Seven years after A Nation at Risk was published with such fanfare, researchers at Sandia National Laboratories took a second look at the data gathered for the report. These people were no amateurs when it came to statistics—they build and maintain nuclear weapons—and they quickly found the error. Yes, it was true that SAT
scores had gone down on average. However, the number of students taking the test had ballooned over the course of those seventeen years. Universities were opening their doors to more poor students and minorities. Opportunities were expanding. This signaled social success. But naturally, this influx of newcomers dragged down the average scores. However, when statisticians broke down the population into income groups, scores for every single group were rising, from the poor to the rich.
In statistics, this phenomenon is known as Simpson’s Paradox: when a whole body of data displays one trend, yet when broken into subgroups, the opposite trend comes into view for each of those subgroups.

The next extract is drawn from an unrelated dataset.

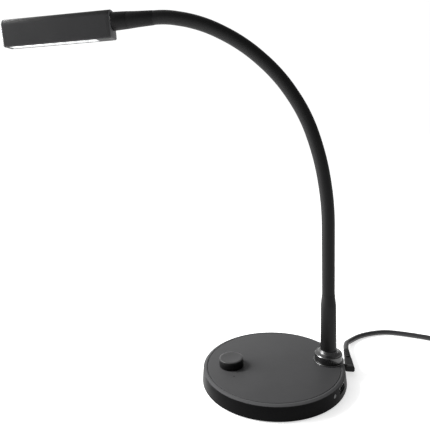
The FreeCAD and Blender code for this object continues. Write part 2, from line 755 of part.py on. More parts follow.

The damning conclusion in the Nation at Risk report, the one that spurred the entire teacher evaluation movement, was drawn from a grievous misinterpretation of the data.
Tim Clifford’s diverging scores are the result of yet another case of botched statistics, this one all too common. The teacher scores derived from the tests measured nothing. This may sound like hyperbole. After all, kids took tests, and those scores contributed to Clifford’s. That much is true. But Clifford’s scores, both his humiliating 6 and his chest-thumping 96, were based almost entirely on approximations that were so weak they were essentially random.
The problem was that the administrators lost track of accuracy in their quest to be fair. They understood that it wasn’t right for teachers in rich schools to get too much credit when the sons and daughters of doctors and lawyers marched off toward elite universities. Nor should teachers in poor districts be held to the same standards of achievement. We cannot expect them to perform miracles.